Ayrıca Türkiye’de MTV diye kısalttığımız motorlu taşıt vergisinden muafiyet sağlanması, otobüslere özel şeritleri kullanımına izin verilmesi, fiyort kıyılarındaki feribotları ücretsiz kullanımı, Norveç’e özel kent merkezlerinde uygulanan yol ücreti muafiyeti, yine kent merkezlerinde ücretsiz park yerleri ve şarj istasyonlarının ücretsiz kullanımı da var.
Elektrikli araçların kullanılması ve dolaylı olarak elektrikli ulaşım sistemine devletin bu finansal desteğinin yarısı bir ülkede olsa o ülkenin elektrikli araç satış oranı % 50’leri bulur.
Elektrikli araçların kullanılması ve dolaylı olarak elektrikli ulaşım sistemine geçiş pahalı ve bedeli yüksek gibi düşünülebilir. Bir ülkenin ekonomik gücü, değişim sürecinin hızını belirleyebiliyor. Aslında Norveç hükümeti “teşviklerin yalnızca bir ivme kazandırma amacı taşıdığını” dile getiriyor ve bu doğrultuda yol/park ücretlerinin yanı sıra bazı muafiyetler ve indirimleri kısmen de olsa aşamalı olarak kaldırmaya başladığı ifade ediliyor.
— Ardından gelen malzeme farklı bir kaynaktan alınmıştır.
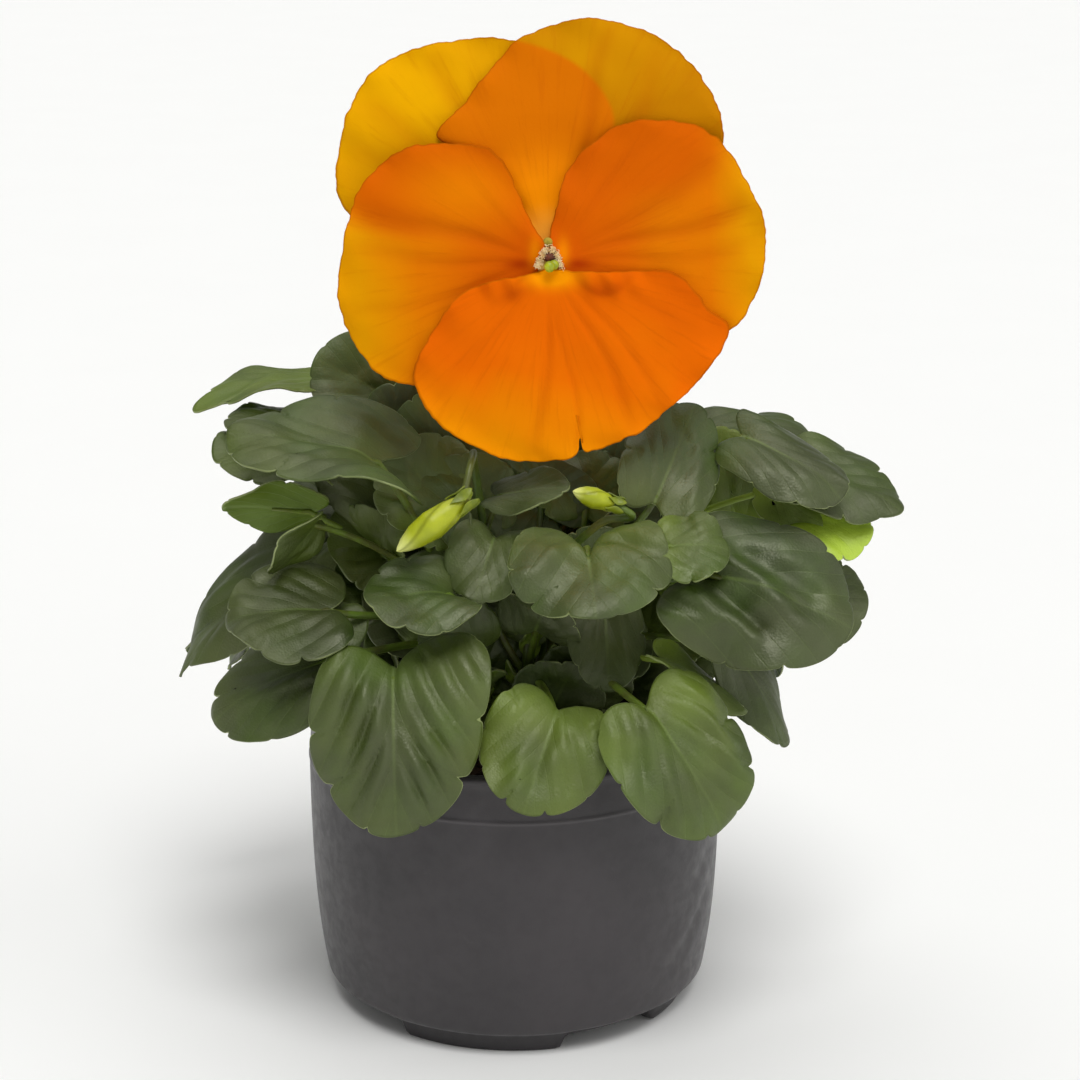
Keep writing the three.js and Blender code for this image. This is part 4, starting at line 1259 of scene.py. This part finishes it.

Kış aylarında soğuk havanın şarj sürelerini uzatsa da, çevreye olan katkıları ve düşük işletme maliyetlerini önemseyen elektrikli araç sahiplerinin en büyük beklentisi olan“ülkedeki şarj istasyonlarındaki artışın, elektrikli araç sayısı artışını yakalayamadığı” hususunda da hükümet, önümüzdeki üç yıl içinde yakıt pompaları kadar şarj istasyonu inşa etmeyi hedeflediğini söylemeden geçmeyelim.
Ne yazık ki ülkemizde istikrarlı bir elektrikli araca geçiş programı yok. Parça parça bakanlıklara bırakılmış inisiyatifler üzerinden çalışmalar var. Bazı bakanlıklar olabildiğince geçişi hızlandırmaya destek verirken kimi bakanlıklar geçiş sürecinde bakanlığı üzerinden nasıl bir kazanç sağlanacağına odaklanıyor. Mesela 2024 ün son çeyreğinde yapılan düzenleme ile evinde elektrikli araçları şarj edenler için 2025 yılından itibaren zamlı hatta belirsiz bir tarife ile baş başa bırakan bir düzenleme var. Merak ediyorum, gerçekten bir çalışma yapılsa son SKTT düzenlemesi ile radara giren ve % 1,5 olarak açıklanan kitleden ne kadarı elektrikli aracını evinde şarj eden aboneler, gerçekten merak ediyorum.
Bunun yanında elektrikli aracını sigorta veya kasko yaptırmak isteyen vatandaşların ödediği fahiş fiyatlar konuşulur oldu. Bu hususta gerçekten bir düzenleme veya bir denetleme var mı, bunu da merak ediyorum.
Özetle; konu önce zihinde bitiyor ve başlıyor. Bu zihin değişikliğini ülke olarak yapmadan yerimizde saymaya devam edeceğiz.